Many original buildings were restored and became historical monuments. Works by forgotten Art Deco artists were brought back from museums and private collections. Erté experienced a renewed interest in his work and gained widespread recognition in the final decades of his life.
Heritage
Art Deco painting left an indelible mark on the history of 20th-century art. The style demonstrated how decorativeness could be combined with modernity, luxury with geometric rigor, and tradition with radical renewal of form. Art Deco artists created a visual language that remains recognizable and influential to this day.

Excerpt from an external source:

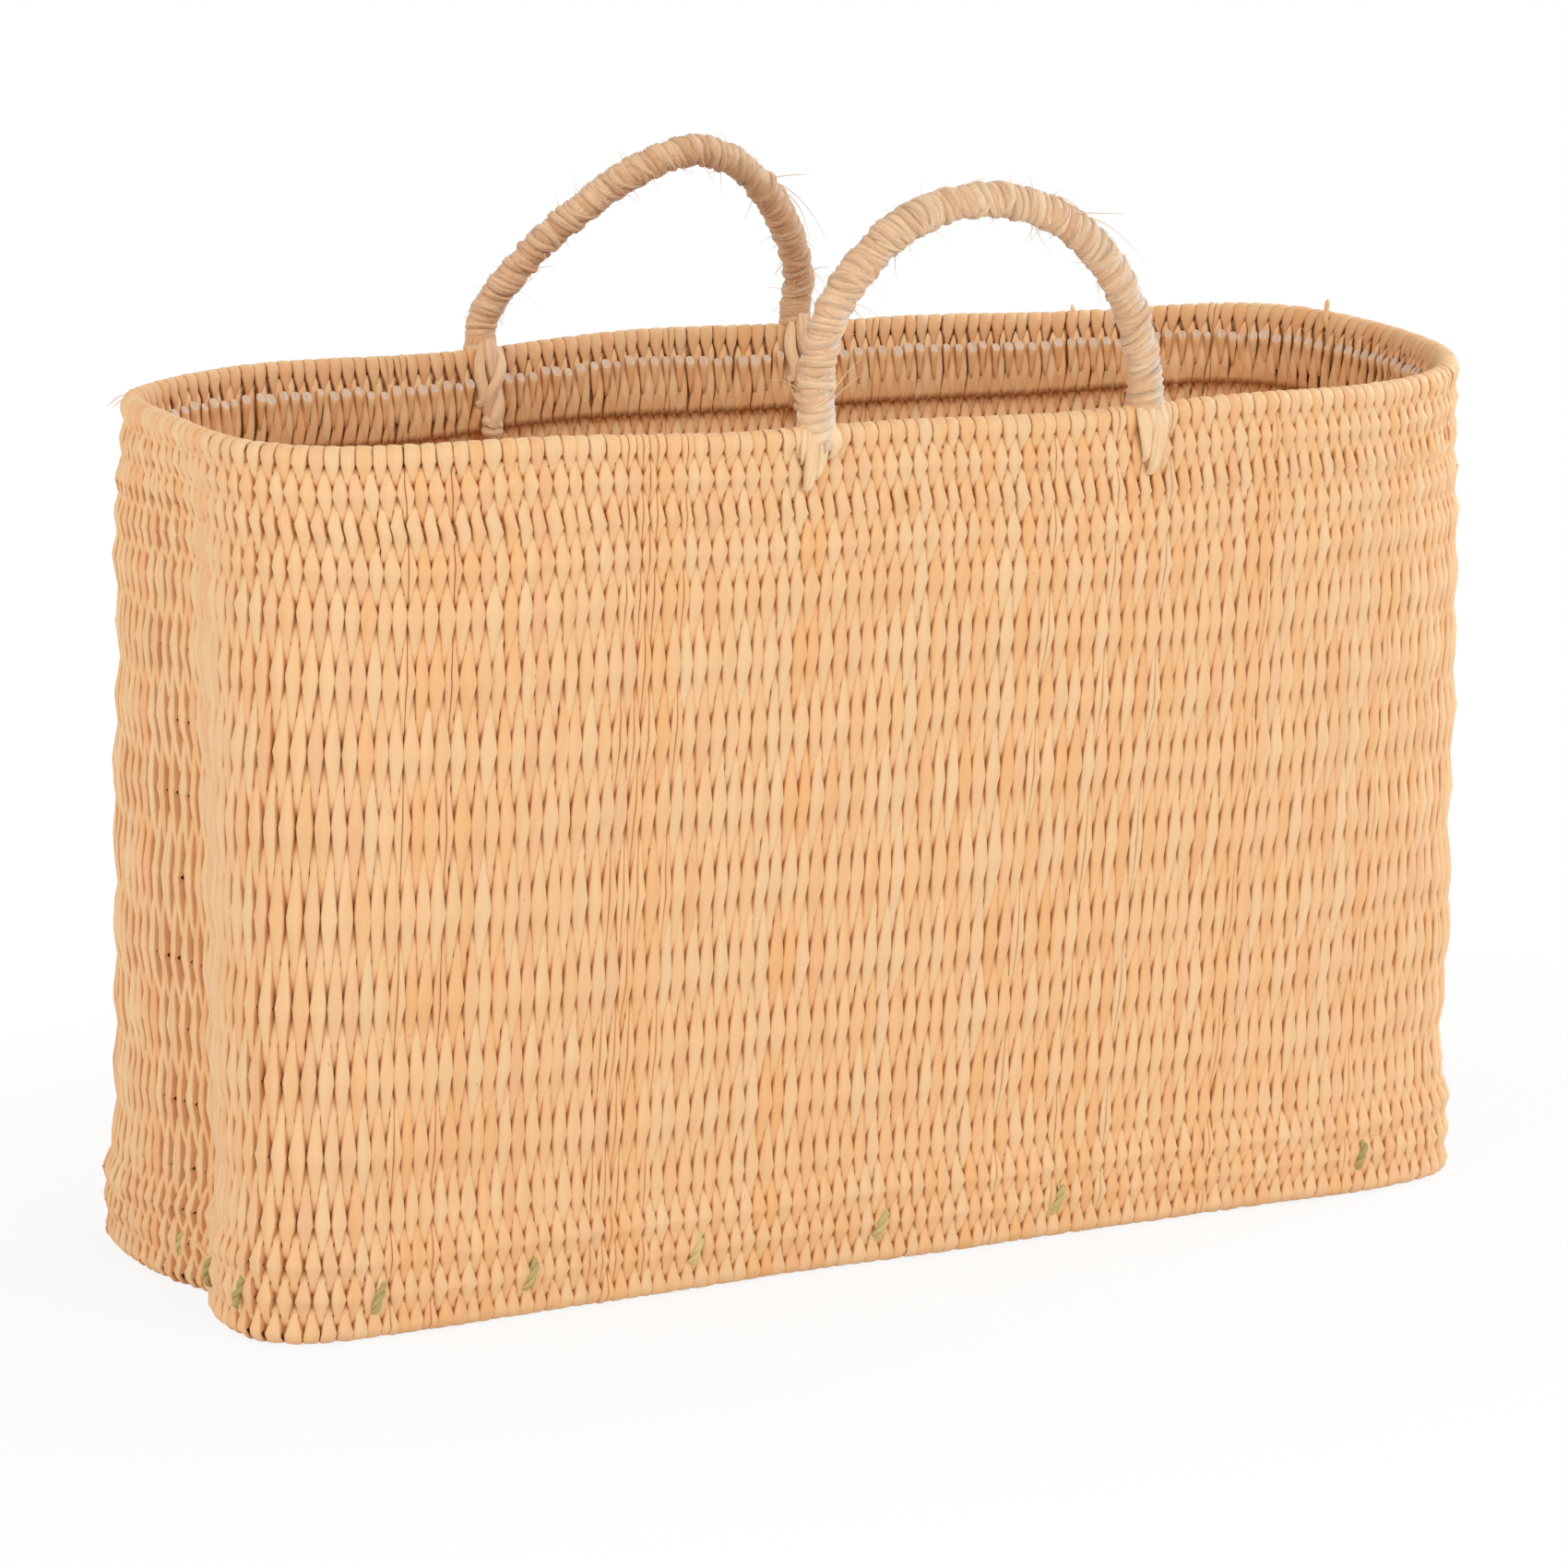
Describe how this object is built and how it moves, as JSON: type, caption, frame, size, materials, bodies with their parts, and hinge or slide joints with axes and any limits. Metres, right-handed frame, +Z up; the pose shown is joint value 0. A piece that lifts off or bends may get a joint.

The influence of Art Deco painting can be seen in modern fashion, graphic design, and advertising. Geometric patterns, contrasting color combinations, and metallic accents continue to be used by 21st-century designers. The images created by Art Deco masters have become part of the collective visual experience of Western culture.
Compositional techniques developed by Art Deco artists have become part of the arsenal of modern artists. The V-shaped portrait structure, the use of parallel lines to direct the eye, and the strategic placement of color accents — these techniques continue to be used in various forms of visual art. Art Deco’s legacy lives on not only in museum collections but also in everyday visual culture today.